The frustrating problem is that the Organization for Security and Cooperation in Europe (OSCE) negotiators, as well as other diplomats and statesmen, call for restraint on both sides, rather than pointing the finger at the aggressor. Aliyev threatens war, violates the ceasefire and then plays the victim. “The war is not over,” warned Aliyev on August 10. “We should be ready at any moment to liberate our lands…we have mobilized all financial resources to strengthen our military, and today Azerbaijan’s army can fulfill the task.”

Despite all the petro-dollars invested in armaments, military experts believe that the Azeri forces are not a match for the Armenian army.

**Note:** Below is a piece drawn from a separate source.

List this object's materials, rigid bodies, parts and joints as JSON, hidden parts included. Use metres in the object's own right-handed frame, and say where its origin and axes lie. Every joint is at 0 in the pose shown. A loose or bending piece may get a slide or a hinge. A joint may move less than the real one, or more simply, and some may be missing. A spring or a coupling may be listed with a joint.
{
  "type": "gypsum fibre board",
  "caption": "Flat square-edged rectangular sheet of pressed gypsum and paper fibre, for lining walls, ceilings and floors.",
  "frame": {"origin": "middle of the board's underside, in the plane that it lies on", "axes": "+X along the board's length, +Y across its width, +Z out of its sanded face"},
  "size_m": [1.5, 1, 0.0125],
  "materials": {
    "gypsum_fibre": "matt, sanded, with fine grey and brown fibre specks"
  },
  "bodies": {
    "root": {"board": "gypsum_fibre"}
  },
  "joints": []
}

But the big question remains what role the major powers and regional countries will play in case of a conflict; what configuration of forces will develop and what would the position of the US be? Will Turkey intervene, and above all, what will Moscow do?

Medvedev extended the military base treaty with Armenia, supposedly pledging to defend its territory. But that guarantee remains in question, in view of the fact that Moscow sold C-300 Missile Systems to Azerbaijan at the same time.

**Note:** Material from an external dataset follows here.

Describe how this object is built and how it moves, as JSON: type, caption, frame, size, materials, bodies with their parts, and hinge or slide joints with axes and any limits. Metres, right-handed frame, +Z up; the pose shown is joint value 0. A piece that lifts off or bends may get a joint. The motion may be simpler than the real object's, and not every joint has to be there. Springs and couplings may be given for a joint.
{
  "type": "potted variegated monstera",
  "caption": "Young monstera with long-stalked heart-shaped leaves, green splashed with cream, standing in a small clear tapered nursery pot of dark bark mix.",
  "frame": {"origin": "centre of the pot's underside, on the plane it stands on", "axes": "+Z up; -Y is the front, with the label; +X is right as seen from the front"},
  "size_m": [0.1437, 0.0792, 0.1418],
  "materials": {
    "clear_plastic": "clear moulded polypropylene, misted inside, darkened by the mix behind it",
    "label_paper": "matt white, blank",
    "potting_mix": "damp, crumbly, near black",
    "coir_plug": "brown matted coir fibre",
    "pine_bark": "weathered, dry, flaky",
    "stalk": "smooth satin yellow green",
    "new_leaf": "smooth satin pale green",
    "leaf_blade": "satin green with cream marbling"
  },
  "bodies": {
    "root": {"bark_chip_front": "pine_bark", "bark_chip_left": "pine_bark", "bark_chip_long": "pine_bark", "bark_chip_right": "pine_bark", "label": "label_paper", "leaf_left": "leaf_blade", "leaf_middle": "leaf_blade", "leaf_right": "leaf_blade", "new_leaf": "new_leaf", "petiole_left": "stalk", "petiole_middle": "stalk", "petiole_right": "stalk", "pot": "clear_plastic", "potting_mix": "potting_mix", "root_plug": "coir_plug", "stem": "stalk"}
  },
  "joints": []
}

Medvedev’s current visit to Baku intends to wrest an agreement for unlimited access to Azeri gas supplies. Will Moscow trade Armenian blood for Azeri gas?

Our strategic ally seems to become less and less reliable as the issues evolve.

Although Medvedev reiterated in August that Armenia was Russia’s ally, his chief foreign policy aide, Sergey Prikhodkov, later has stressed that Russia was not guaranteeing to defend Armenia against Azerbaijan. Russia recognizes the territorial integrity of Azerbaijan and might stand back if military operations were not affecting Armenia proper or the Russian base there.

Thus, in view of all these developments and this strategic balance, or imbalance, Ankara is in a position to set the price of peace for Armenia.